Here’s how I emulated this calculation (the first line coordinates between Jones-sequence gridcell numbering and Mann-sequence gridcell numbering):
test=match(idsort,info$jones);temp=!is.na(test);sum(temp);info[temp,]
mean.obs= info$mean[test];sd.obs=info$sd[test]
mean.proxy=apply(grids[(1850:1995)-tsp(grids)[[1]]+1,],2,mean)
sd.proxy=apply(grids[(1850:1995)-tsp(grids)[[1]]+1,],2,sd)
regts=array(NA,dim=c(nrow(grids),ncol(grids)))
dimnames(regts)[[2]]=dimnames(grids)[[2]]
for( i in (1:ncol(grids))[!is.na(mean.obs)]) {
regts[,i]=(grids[,i]-mean.proxy[i])*sd.obs[i]/sd.proxy[i]+mean.obs[i] }
regts=ts(regts[,!is.na(mean.obs)],start=tsp(grids)[1]);dim(regts)
Re-Gridding
The Mann SI states:
In regions within North America and Eurasia with especially dense spatial coverage, grid boxes were first averaged over 15° resolution boxes before inclusion in the spatial average to diminish potential bias due to variations in spatial sampling density (see Fig. 1B).
In the computer code, this is done as follows. All of the gridded series located south of 30N are retained as is. The gridded series north of 30N are re-averaged into 15×15 degree boxes. In the AD800 network, this results in the Tornetrask and (upside-down) Tiljander sediments being averaged. We now have 10 gridboxes, plots shown below (with names of contributing series attached):
As in other studies, for analyis of the period back to AD800, the number of contributing proxies is very small. Claiming the use of 1209 proxies is mostly rhetorical. Many of these proxies are already familiar to us.
Tornetrask, Graybill bristlecones, Quelccaya and Cook’s Tasmania reconstruction are all staples of all the reconstructions. The Graybill bristlecone chronology is one of only a couple of stong HS-contributors. The other main HS contributor is the Tornestrask-Tiljander combination. We’ve already discussed the Tiljander series – Tiljander reported that the modern portion of this series has been disturbed; Mann inverted the interpretation of the authors and shows the series upside down from the interpretation of the authors. (Obviously the authors don’t think that the data went hugely down in the 20th century, that’s why they said the modern portion shouldn’t be used.) But you can see that Mann’s error in the Tiljander series is not simply incidental.

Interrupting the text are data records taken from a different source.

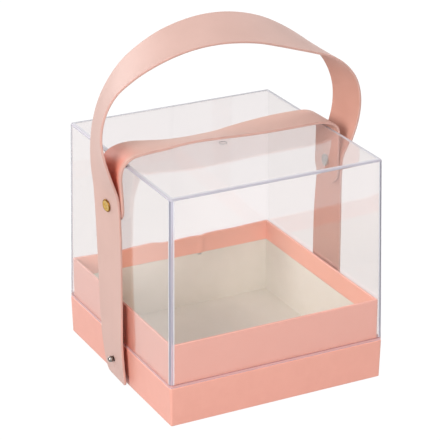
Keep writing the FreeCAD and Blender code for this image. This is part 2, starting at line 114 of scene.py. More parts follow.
def wall_ring(bm, rows, half_x, half_y, side_steps, closed=True, shift=None):
    """Skin a profile round a rounded rectangle. rows are (inset, height, corner radius); shift
    moves a point, for paper that isn't quite flat."""
    rings = []
    for inset, height, corner in rows:
        ring = []
        for x, y in ring_points(half_x - inset, half_y - inset, corner, side_steps):
            place = Vector((x, y, height))
            if shift is not None:
                place += shift(place)
            ring.append(bm.verts.new(place))
        rings.append(ring)
    pairs = list(zip(rings, rings[1:]))
    if closed:
        pairs.append((rings[-1], rings[0]))
    for near, far in pairs:
        bridge_rings(bm, near, far)
    return rings


def with_corners(rows, corner, least):
    """Give each (inset, height) row of a folded sheet the corner radius that its inset leaves."""
    return [(inset, height, max(corner - inset, least)) for inset, height in rows]


def revolved(bm, profile, turns=40):
    """A solid of revolution about Z from a profile of (radius, height) pairs that starts and
    ends on the axis."""
    rings = []
    for radius, height in profile[1:-1]:
        ring = []
        for turn in range(turns):
            angle = 2 * math.pi * turn / turns
            ring.append(bm.verts.new((radius * math.cos(angle), radius * math.sin(angle), height)))
        rings.append(ring)
    first = bm.verts.new((0, 0, profile[0][1]))
    last = bm.verts.new((0, 0, profile[-1][1]))
    for turn in range(turns):
        following = (turn + 1) % turns
        bm.faces.new((first, rings[0][following], rings[0][turn]))
        bm.faces.new((last, rings[-1][turn], rings[-1][following]))
        for near, far in zip(rings, rings[1:]):
            bm.faces.new((near[turn], near[following], far[following], far[turn]))


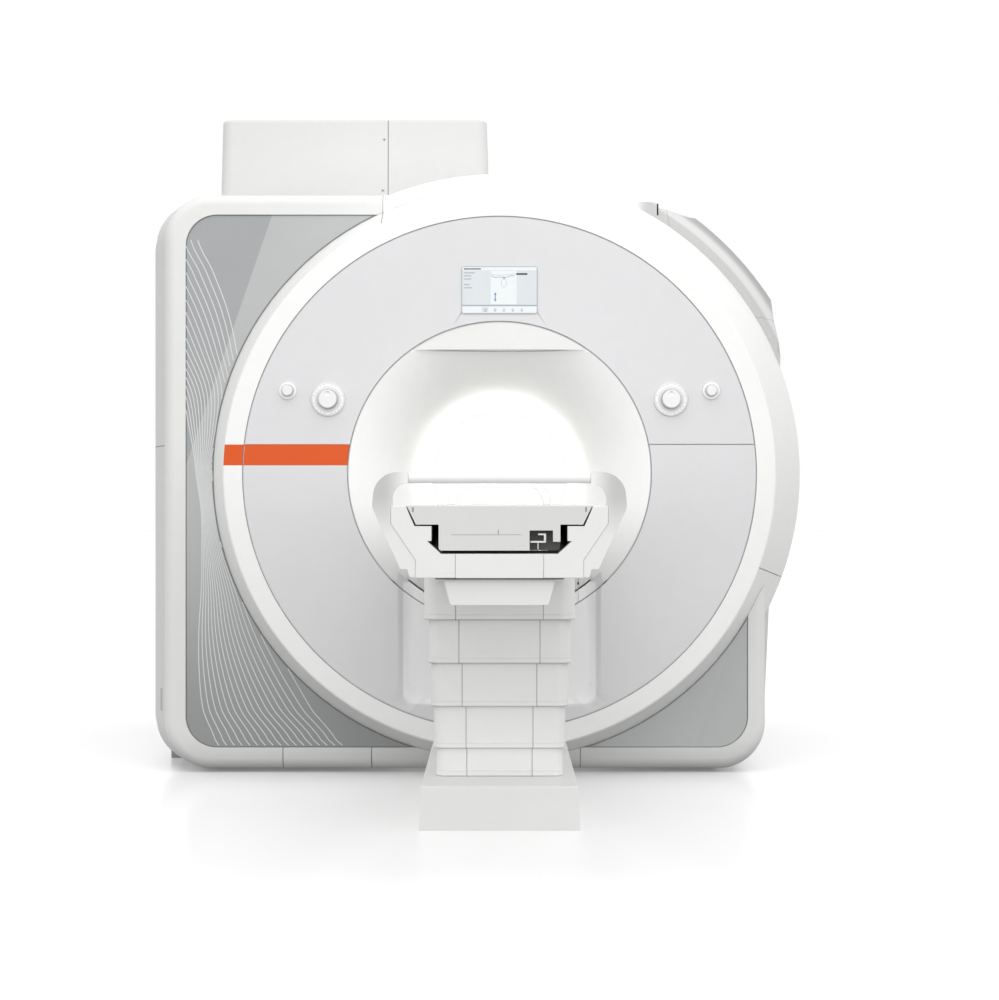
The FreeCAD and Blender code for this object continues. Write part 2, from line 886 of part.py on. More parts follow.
def cover_frame():
    """Rings behind the front covers, stand-offs to the magnet and posts inside the left side."""
    back = front_y + cover_wall
    outer_ring = tube_y(ring_radius - 15, disk_radius - 9, back, back + 12)
    inner_edge = funnel_mouth_radius - disk_gap / 2 + seam
    inner_ring = tube_y(funnel_mouth_radius + 26, inner_edge, back, back + 12)
    dish = box(
        -recess_half_width - 40, recess_half_width + 40, front_y - 1, back + 60, 0.0, axis_height - 200
    )
    vessel_front = -vessel_length / 2 - fit_gap
    outer_post = disk_radius
    inner_post = funnel_mouth_radius + 13
    pieces = [outer_ring, inner_ring.cut(dish)]
    for angle in range(15, 360, 30):
        x = outer_post * math.cos(math.radians(angle))
        z = axis_height + outer_post * math.sin(math.radians(angle))
        pieces.append(rod_y(12.0, back + 11, vessel_front, x, z))
    for angle in (0.0, 40.0, 140.0, 180.0):
        x = inner_post * math.cos(math.radians(angle))
        z = axis_height + inner_post * math.sin(math.radians(angle))
        pieces.append(rod_y(12.0, back + 11, vessel_front, x, z))
    for y in (-400.0, 600.0):
        skin = housing_left + cover_wall + fit_gap
        post = box(skin, skin + 40, y, y + 40, 250.0, 1900.0)
        arms = [box(skin + 39, -900.0, y, y + 40, z, z + 40) for z in (500.0, 1600.0)]
        vessel = rod_y(vessel_radius + fit_gap, y - 50, y + 90)
        pieces.append(fused([post] + [arm.cut(vessel) for arm in arms]))
    return fused(pieces)


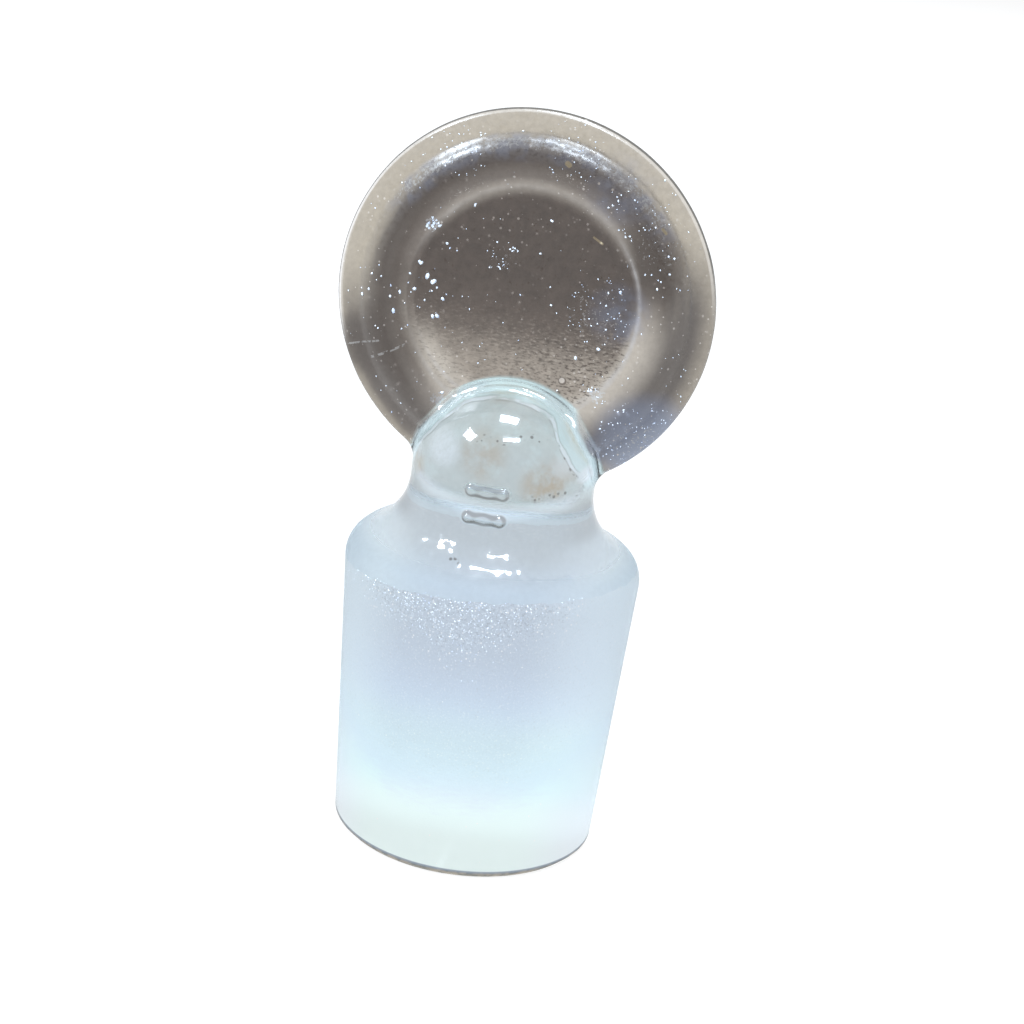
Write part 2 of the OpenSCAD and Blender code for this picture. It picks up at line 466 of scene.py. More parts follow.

Most of the other series are speleothems, a class of proxy relatively undiscussed at CA. Shihua Cave was used in Moberg; the South African speleothem was used in Loehle, with this use being criticized by Gavin Schmidt. (Loehle used the grey-scale series, Mann used C13 and O18 – some of Schmidt’s disputes with Loehle would seem to apply to Mann as well.) Dongge Cave and Socotra Island are both speleothems as well. I plan to do specific posts on these proxies.
NH and SH Averages
Finally, Mann calculates NH and SH averages, re-scaling the averages to the target CRU (or HadCRU) hemispheric temperature. As far as I can tell from the code, each of these reconstructions to a different “target” is a linear transformation of one another, with only the mean and standard deviation of the recon varying somewhat. In each case, the reconstruction is a weighted average of the contributing proxies, with the Mannian weights varying a little due to things like re-gridding, intermediate rescaling etc.
Though Mann has provided a commendable amount of information on the reconstruction, I was unable so far to locate anything other than spliced versions of output (as with MBH98). Below is a comparison of my emulation (spliced) to the spliced NH reconstruction (CRU target). It isn’t quite the same – even when you’re spotted the data and code, it’s never easy repeating a Mann calculation, but it’s pretty close – certainly sufficiently close to feel justified in doing sensitivity analyses, like the impact of using Tiljander data the right way up or Ababneh bristlecones, which I’ll do another day.